The band has had a core of Jon Langford and Tom Greenhalgh forever, with the other members circulating around them. For their previous tour they did three-night stands, each devoted to roughly eight years of their musical oeuvre. What they discovered is that their first phase, the "punk rock" phase, was transformed by performance with a band who largely post-dated the original recordings. So they went back and re-recorded the arguable best of their earlier tunes with the current band, a sort of "knowing what we know now . . . this is what punk rock is to us" gesture.
Thus, as opposed to a typical Mekons show which would have offered both the range and virtuosity you found lacking, you saw the band working within the admittedly narrowed confines of their founding genre and identity.

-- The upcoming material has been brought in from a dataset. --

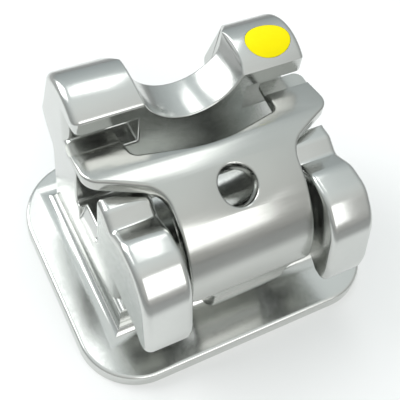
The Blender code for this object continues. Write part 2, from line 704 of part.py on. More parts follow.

For me the telling and heartbreaking element of your report is that you left before the encores, when the band undoubtedly shifted gears into its standard repertoire, elements of which are for me transformative and transcendent (most times). I'm not saying they've NEVER sucked, indeed two of the 10 worst rock shows I've ever seen were Mekons (or Mekons-branded) efforts. But three or four of the best were too.
To encapsulate my point: I'm stuck in Minneapolis with two beautiful baby girls and can't see the Mekons this tour and you could, so I'm jealous, and wish some trace of the mojo I experience when they play had settled upon you.
Or, to put it another way, give 'em another chance.
John (Turtletop) replies: With such a recommendation, I will be happy to.